Mailing List Archive: Re: Bug! Rebol's parsing of urls is incorrect.

[REBOL] Re: Bug! Rebol's parsing of urls is incorrect.

From: holger::rebol::com at: 9-Feb-2001 16:14


On Sat, Feb 10, 2001 at 12:16:58PM +1300, Andrew Martin wrote:
> Rebol also has a problem with parsing urls:
> >> type? http://www.rebol.com!
> == url!
> >> type? http://www.rebol.com.
> == url!
> >> type? http://www.rebol.com?
> == url!
> >> type? http://www.rebol.com,
> == url!
>
> My email client correctly leaves out the exclamation mark "!", period ".",
> question mark "?" and comma "," but Rebol treats all of them as part of the
> URL, which is clearly incorrect.

There is a difference between a legal, parsed URL and REBOL's detection of
datatypes. REBOL parses pretty much anything that starts with text: followed
by something else as a url! datatype. That does not mean that all of them
are necessarily legal URLs. In fact, whether a URL is legal or not depends
completely on the scheme. For instance the first component after
(scheme):// does not necessarily have to be a host name. Just take
file://a,b,c! as an example. This is completely legal, yet your email
client might incorrectly stop after the "a".
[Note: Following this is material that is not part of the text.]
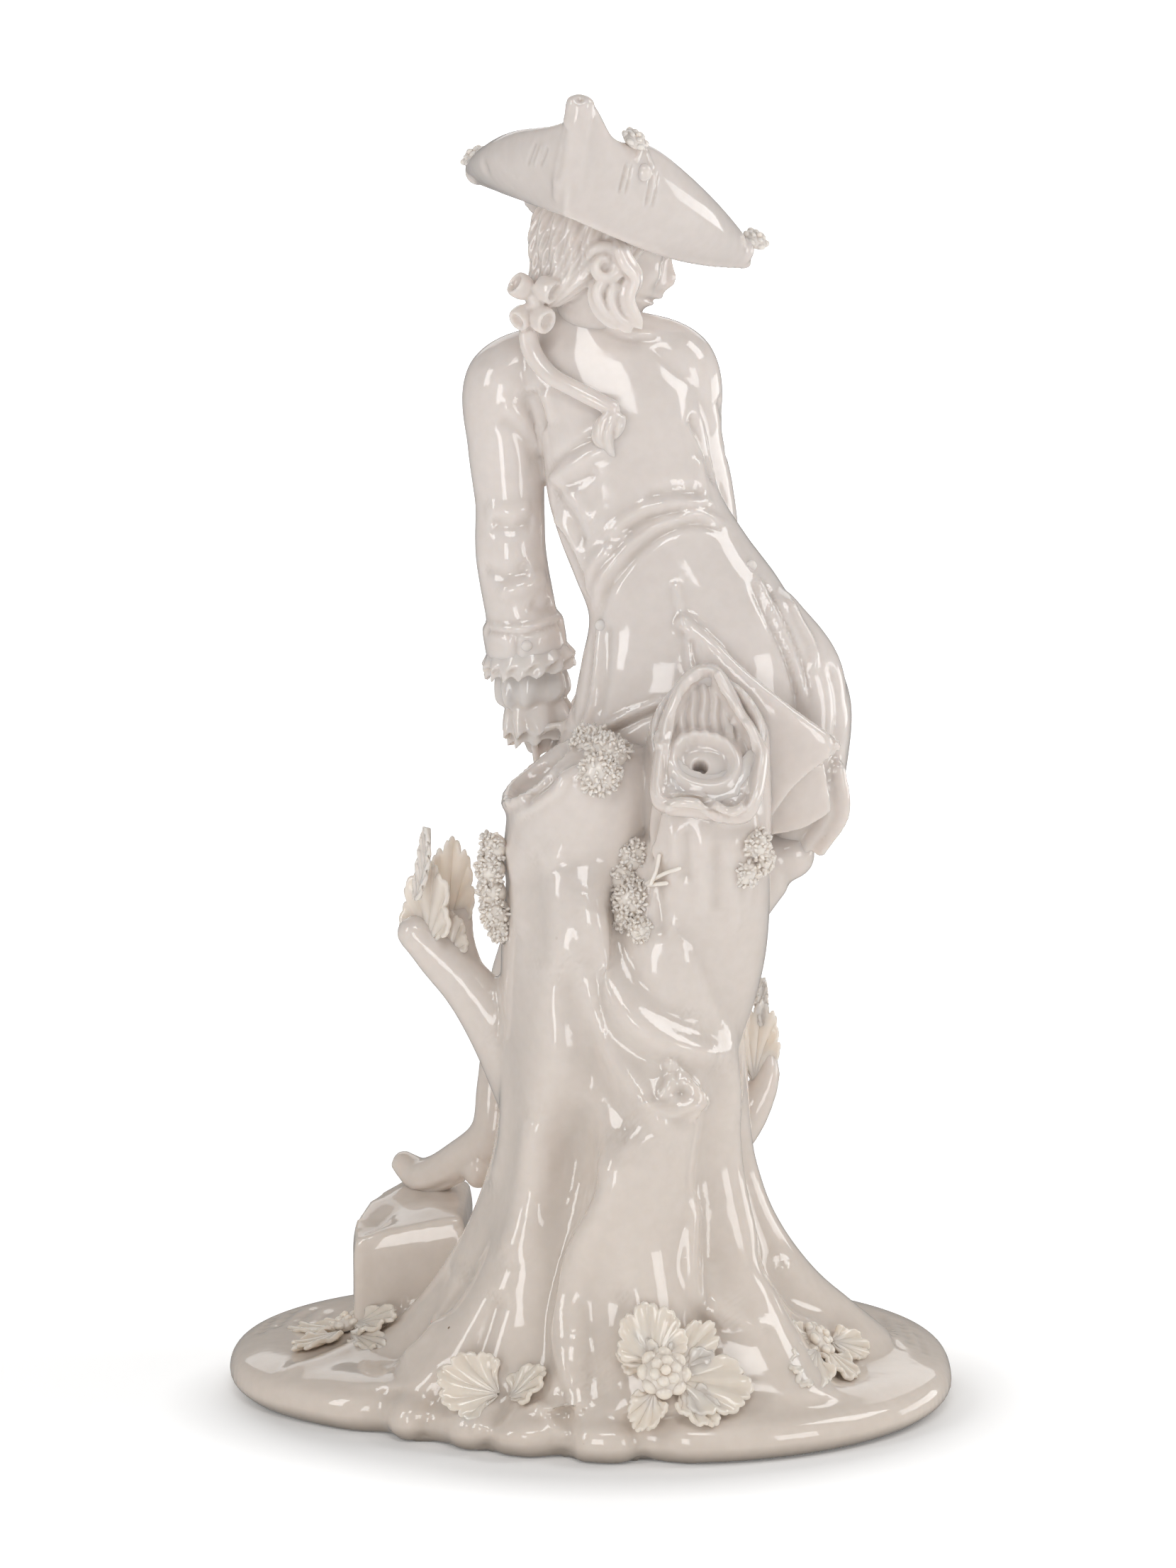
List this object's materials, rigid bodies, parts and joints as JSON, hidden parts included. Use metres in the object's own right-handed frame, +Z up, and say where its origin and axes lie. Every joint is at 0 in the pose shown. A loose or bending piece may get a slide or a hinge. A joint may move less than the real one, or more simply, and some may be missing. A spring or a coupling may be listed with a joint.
{
  "type": "porcelain figure",
  "caption": "Glazed porcelain figure of a gentleman in a three-cornered hat and long coat, leaning on a tree trunk on a mound base.",
  "frame": {"origin": "centre of the flat underside", "axes": "+Z up, -Y towards the picture's camera, which sees the figure's back, +X to the right in the picture"},
  "size_m": [0.1477, 0.107, 0.2664],
  "materials": {
    "porcelain": "clear glossy glaze over warm white porcelain"
  },
  "bodies": {
    "root": {"porcelain_figure": "porcelain"}
  },
  "joints": []
}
REBOL's scanner has no knowledge of schemes and their particular rules for
URL wellformedness, because otherwise it would be impossible to add
user-defined schemes with their own URL schemes. It would also prevent
you from doing some types of dynamic URL generation/manipulation at the
series level. The actual URL parsing and check for wellformedness is done
much later, when you try to open a port with a URL.

Individual schemes have their own parsers. There is one universal parser
(decode-url), which is what most schemes use to parse URLs. It knows about
the most common URL formats, including username/password, hostname, ports
directory and file parts.

The same concept applies to scanning vs. parsing of emails.

--
Holger Kruse
[holger--rebol--com]